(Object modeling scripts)
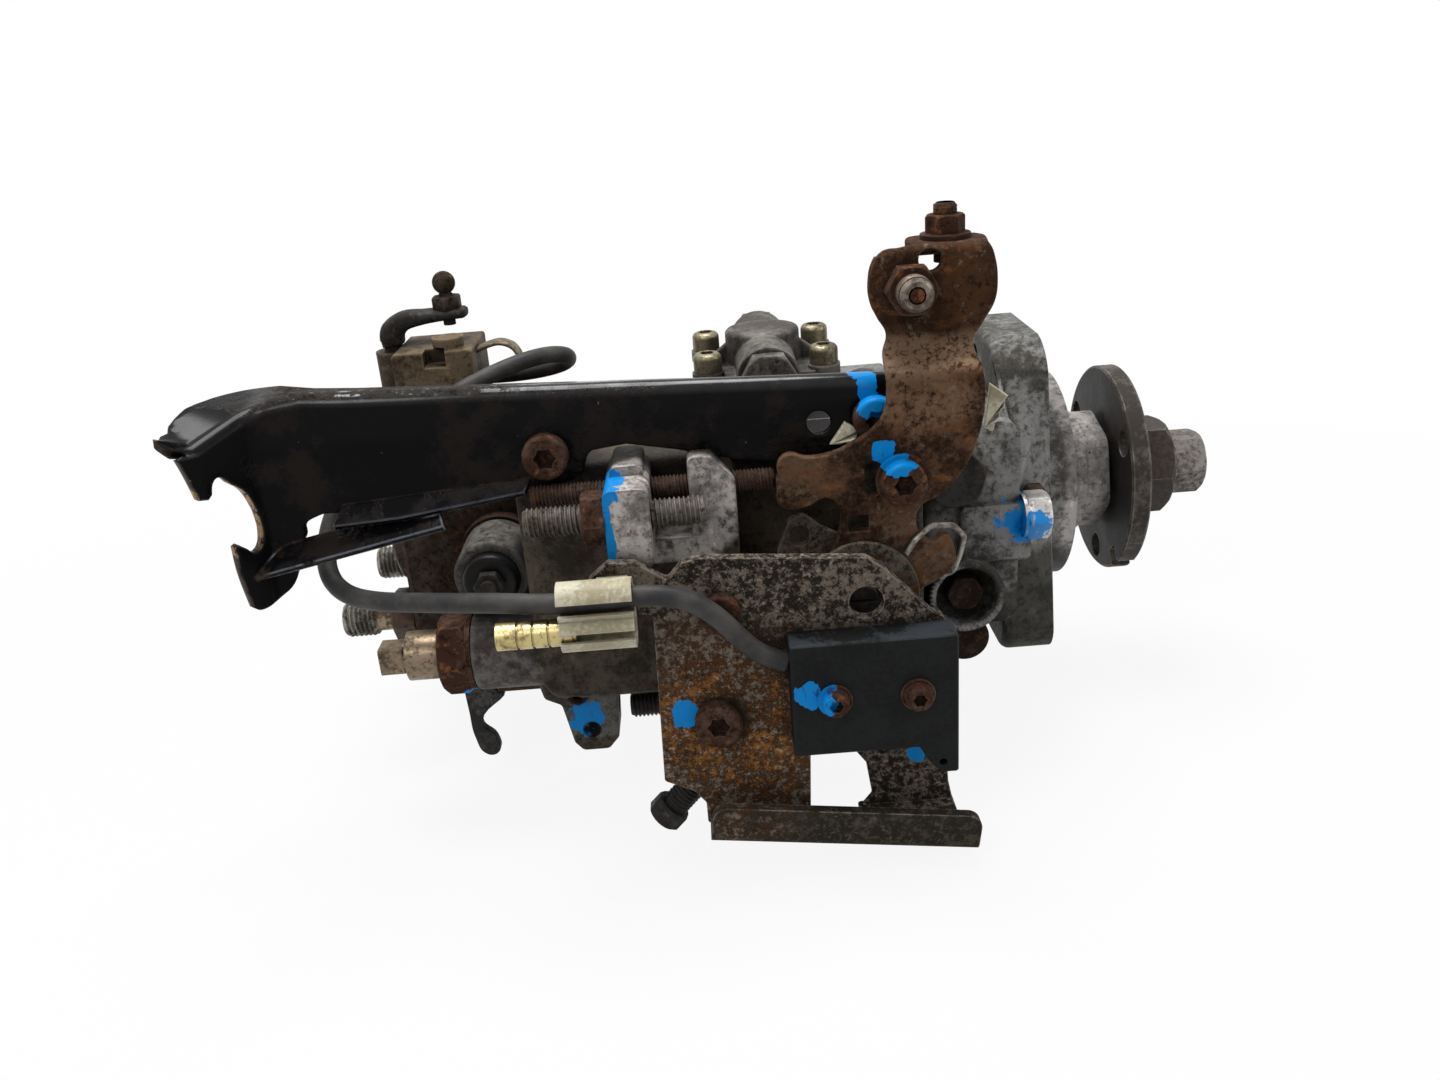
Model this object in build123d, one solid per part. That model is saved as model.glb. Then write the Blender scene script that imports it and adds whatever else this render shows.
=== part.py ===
from build123d import *
import os
from math import asin, atan2, cos, degrees, hypot, pi, radians, sin, tan

os.makedirs("parts", exist_ok=True)

# Rotary diesel injection pump with its levers, cable bracket and idle switch, in millimetres.
# +X runs along the drive shaft towards the hub, +Z is up as the pump hangs on its engine, and the
# levers face -Y. The origin is on the shaft axis, at the face of the mounting flange.

# ---------------------------------------------------------------- fits
running_gap = 0.05        # radial gap of a shaft in its bearing
location_gap = 0.02       # radial gap of a spigot in its register
screw_gap = 0.3           # radial gap of a screw in a plain hole
working_gap = 0.5         # gap between pieces that move past each other
socket_lobe = 0.78        # inner over outer radius of a six-lobed socket

# ---------------------------------------------------------------- drive line, stations along X
flange_thickness = 16.0
flange_half_width = 44.0
flange_top = 52.0
flange_bottom = -47.0
flange_corner = 9.0
flange_bolt_radius = 42.0
flange_bolt_count = 3
flange_bolt_first = 90.0
flange_hole_radius = 4.3
pilot_radius = 34.5
pilot_length = 9.0
nose_radius = 20.5
nose_length = 24.7
shaft_radius = 8.5
bearing_radius = 14.0
bearing_length = 30.0
seal_radius = 15.0
seal_length = 9.0
neck_radius = 33.0
neck_length = 30.0
barrel_radius = 41.0
barrel_rear = -150.0
governor_bay_radius = 28.0
governor_bay_front = -19.5
cam_bay_front = -71.0
cam_bay_rear = -98.0

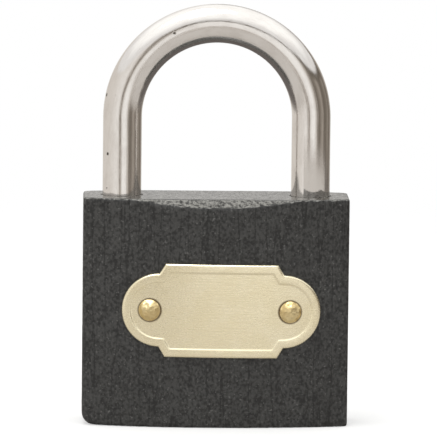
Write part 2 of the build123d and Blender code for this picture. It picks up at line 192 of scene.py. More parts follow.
def turned(profile: Iterable[tuple[float, float]], segments: int, place: Matrix) -> BMesh:
    """Turn a profile round its own axis, as on a lathe.

    Args:
        profile: (radius, height) pairs from one end of the axis to the other.
        segments: Steps in a full turn.
        place: Where the shape's axis and foot go.

    Returns:
        A closed shape.
    """
    bm = bmesh.new()
    chain = [bm.verts.new((radius, 0, height)) for radius, height in profile]
    edges = [bm.edges.new(pair) for pair in zip(chain, chain[1:])]
    bmesh.ops.spin(
        bm, geom=chain + edges, cent=(0, 0, 0), axis=(0, 0, 1), angle=math.tau, steps=segments,
        use_merge=True,
    )
    bmesh.ops.remove_doubles(bm, verts=bm.verts, dist=0.001)
    bmesh.ops.transform(bm, matrix=place, verts=bm.verts)
    bmesh.ops.recalc_face_normals(bm, faces=bm.faces)
    return bm


def carved(bm: BMesh, cutters: Iterable[BMesh], name: str) -> BMesh:
    """Cut closed shapes out of another, one after the other.

    Args:
        bm: The shape to cut, which is freed.
        cutters: The shapes to take away, which are freed.
        name: A name for the work in progress.

    Returns:
        What is left.
    """
    work = as_object(bm, name)
    tools = [as_object(cutter, name + "_tool") for cutter in cutters]
    for tool in tools:
        step = work.modifiers.new("cut", "BOOLEAN")
        step.operation = "DIFFERENCE"
        step.solver = "MANIFOLD"
        step.object = tool
    result = evaluated(work)
    for obj in [work, *tools]:
        discard(obj)
    return result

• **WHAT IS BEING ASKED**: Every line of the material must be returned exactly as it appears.

• **FINAL ANSWER**:
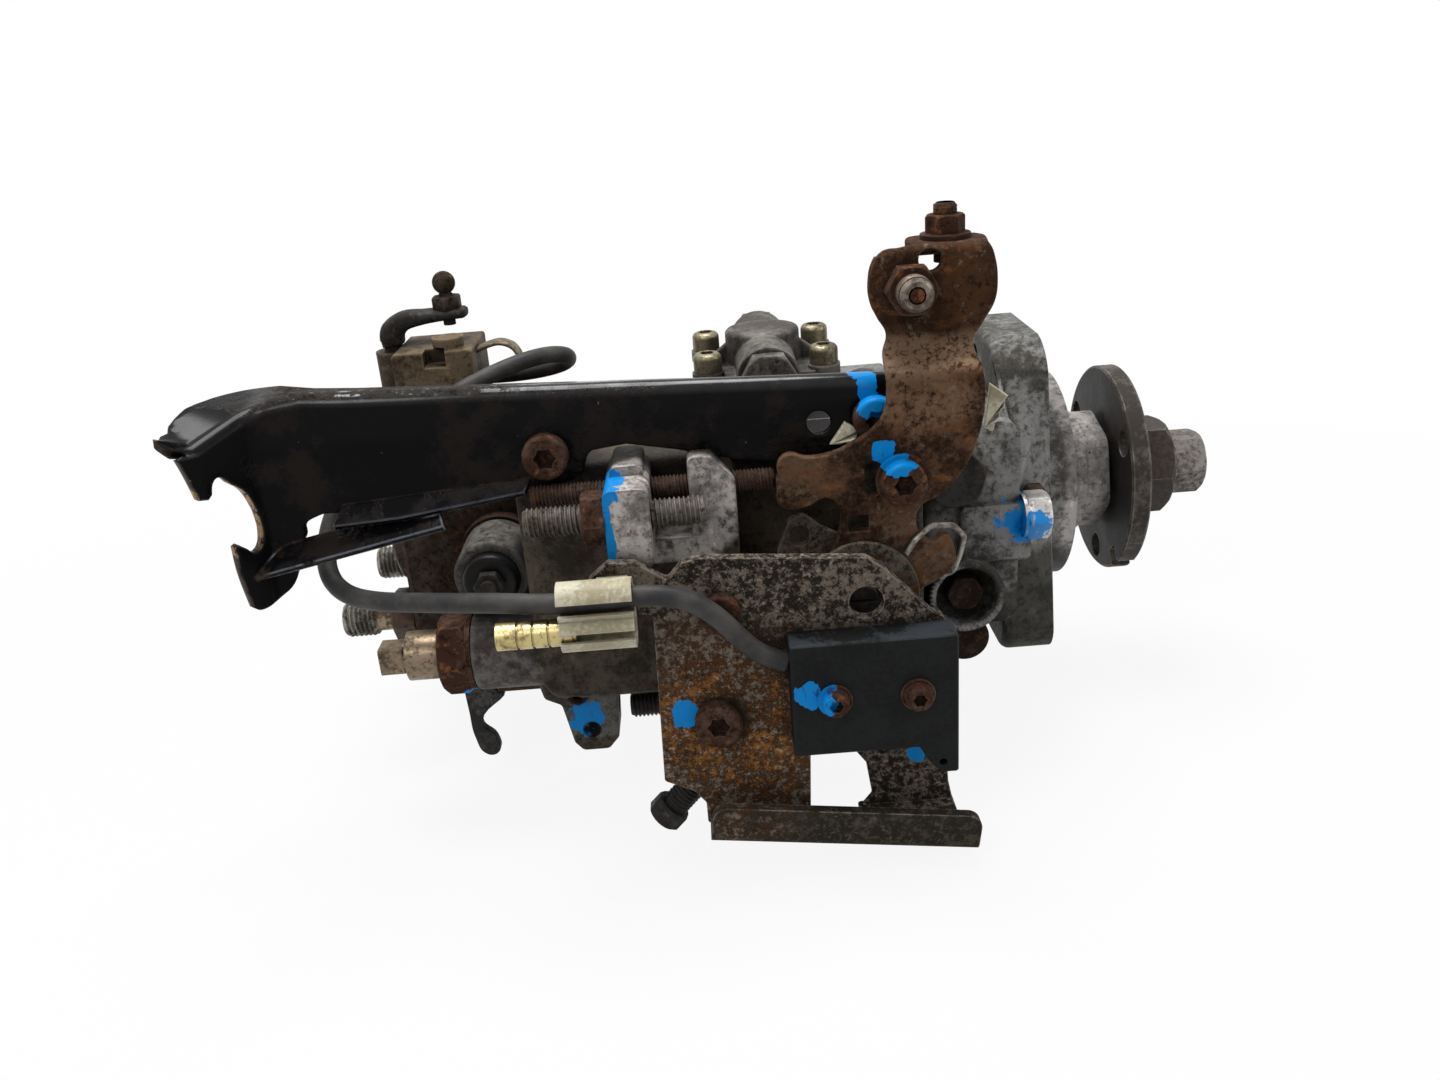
Model this object in build123d, one solid per part. That model is saved as model.glb. Then write the Blender scene script that imports it and adds whatever else this render shows.
=== part.py ===
from build123d import *
import os
from math import asin, atan2, cos, degrees, hypot, pi, radians, sin, tan

os.makedirs("parts", exist_ok=True)

# Rotary diesel injection pump with its levers, cable bracket and idle switch, in millimetres.
# +X runs along the drive shaft towards the hub, +Z is up as the pump hangs on its engine, and the
# levers face -Y. The origin is on the shaft axis, at the face of the mounting flange.

# ---------------------------------------------------------------- fits
running_gap = 0.05        # radial gap of a shaft in its bearing
location_gap = 0.02       # radial gap of a spigot in its register
screw_gap = 0.3           # radial gap of a screw in a plain hole
working_gap = 0.5         # gap between pieces that move past each other
socket_lobe = 0.78        # inner over outer radius of a six-lobed socket

# ---------------------------------------------------------------- drive line, stations along X
flange_thickness = 16.0
flange_half_width = 44.0
flange_top = 52.0
flange_bottom = -47.0
flange_corner = 9.0
flange_bolt_radius = 42.0
flange_bolt_count = 3
flange_bolt_first = 90.0
flange_hole_radius = 4.3
pilot_radius = 34.5
pilot_length = 9.0
nose_radius = 20.5
nose_length = 24.7
shaft_radius = 8.5
bearing_radius = 14.0
bearing_length = 30.0
seal_radius = 15.0
seal_length = 9.0
neck_radius = 33.0
neck_length = 30.0
barrel_radius = 41.0
barrel_rear = -150.0
governor_bay_radius = 28.0
governor_bay_front = -19.5
cam_bay_front = -71.0
cam_bay_rear = -98.0

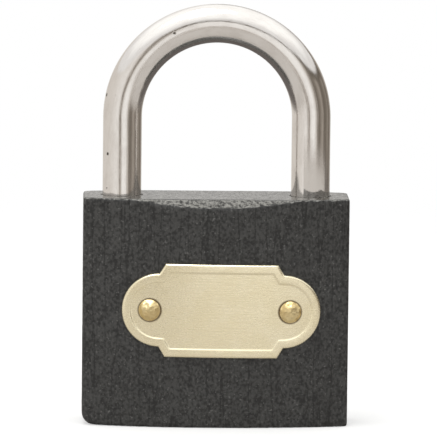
Write part 2 of the build123d and Blender code for this picture. It picks up at line 192 of scene.py. More parts follow.
def turned(profile: Iterable[tuple[float, float]], segments: int, place: Matrix) -> BMesh:
    """Turn a profile round its own axis, as on a lathe.

    Args:
        profile: (radius, height) pairs from one end of the axis to the other.
        segments: Steps in a full turn.
        place: Where the shape's axis and foot go.

    Returns:
        A closed shape.
    """
    bm = bmesh.new()
    chain = [bm.verts.new((radius, 0, height)) for radius, height in profile]
    edges = [bm.edges.new(pair) for pair in zip(chain, chain[1:])]
    bmesh.ops.spin(
        bm, geom=chain + edges, cent=(0, 0, 0), axis=(0, 0, 1), angle=math.tau, steps=segments,
        use_merge=True,
    )
    bmesh.ops.remove_doubles(bm, verts=bm.verts, dist=0.001)
    bmesh.ops.transform(bm, matrix=place, verts=bm.verts)
    bmesh.ops.recalc_face_normals(bm, faces=bm.faces)
    return bm


def carved(bm: BMesh, cutters: Iterable[BMesh], name: str) -> BMesh:
    """Cut closed shapes out of another, one after the other.

    Args:
        bm: The shape to cut, which is freed.
        cutters: The shapes to take away, which are freed.
        name: A name for the work in progress.

    Returns:
        What is left.
    """
    work = as_object(bm, name)
    tools = [as_object(cutter, name + "_tool") for cutter in cutters]
    for tool in tools:
        step = work.modifiers.new("cut", "BOOLEAN")
        step.operation = "DIFFERENCE"
        step.solver = "MANIFOLD"
        step.object = tool
    result = evaluated(work)
    for obj in [work, *tools]:
        discard(obj)
    return result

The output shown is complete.